Recently, the U.S. Patent Trial and Appeal Board issued an important decision in a case relating CRISPR-Cas9, the use of which is a considered a groundbreaking technique in the field of genome engineering. CRISPR-Cas9 has attracted immense attention from the scientific community and is believed to be of great commercial value.
In the present case, a patent application directed to CRISP-Cas9 was filed in May 2012 by scientists at the University of California, Berkeley. Shortly after the filing, they published a paper demonstrating their findings in respect of CRISPR-Cas9. Another patent application also directed to CRISP-Cas9 was filed in December 2012 by a team of scientists at the Broad Institute of MIT and Harvard.
Upon filing their patent application, the Broad Institute scientists requested expedited processing at the USPTO and obtained a granted patent in 2014. The application of the Berkeley scientists was then still pending. Following this, the Berkeley scientists instigated a so-called interference procedure at the USPTO requesting a decision on which applicant was entitled to the CRISPR-Cas9 invention. At this time, the United States had not yet implemented a first-to file system and instead applied a first-to-invent system according to which a party being able to show that they were first to invent was entitled to the invention.
However, in their ruling, the U.S. Patent Trial and Appeal Board stated that the applications are not directed to the same invention. While the invention of the Board Institute scientists was directed to CRISPR-Cas9 for genome editing in eukaryotic cells, the Berkeley scientists claimed their invention in more general terms and had only showed that it worked in test tubes. Moreover, the U.S. Patent Trial and Appeal Board did not agree with the Berkeley scientists that their previous disclosure of CRISPR-Cas9 rendered the invention of the Board Institute scientists obvious.

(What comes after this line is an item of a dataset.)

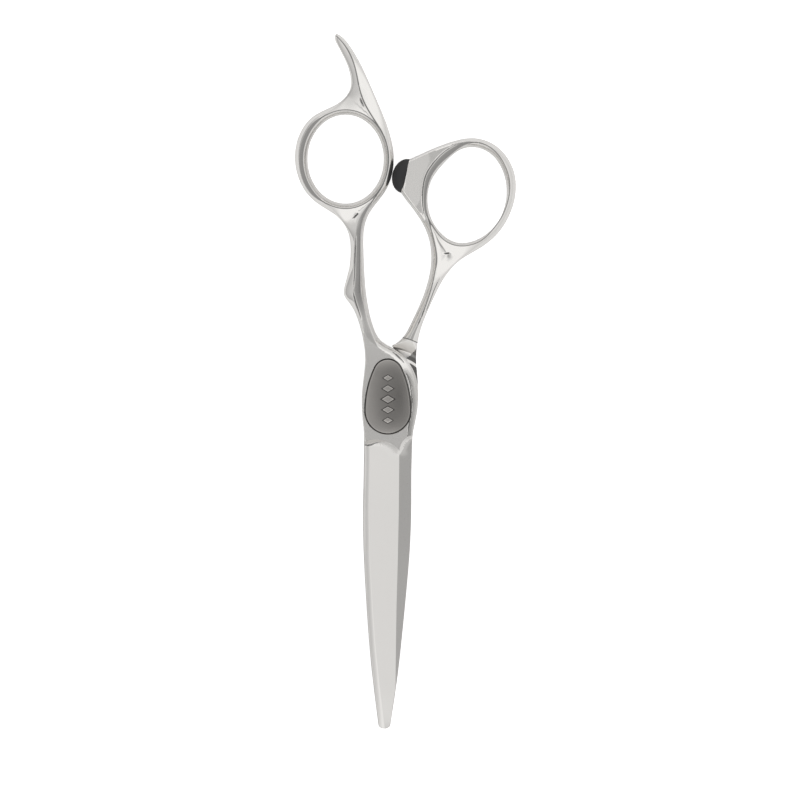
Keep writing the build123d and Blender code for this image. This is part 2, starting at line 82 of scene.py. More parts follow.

It remains to be seen if the Berkeley scientists will appeal the USPTO´s ruling.
Further, if the patent application of the Berkeley scientists results in the grant of a patent, it may have a claim scope encompassing that of the Broad Institute patent thereby potentially preventing the Board Institute scientists from exploiting their invention unless they are granted a license from the Berkeley scientists.
It also remains to be seen what the outcome will be for the corresponding applications in Europe. At this point in time, it can be noted that while an Office Action from the European Patent office indicated allowability for the patent application filed by the Berkeley scientists, this was followed by submissions of third party observations stating that the claims on file do not comply with the requirements of the European Patent Convention.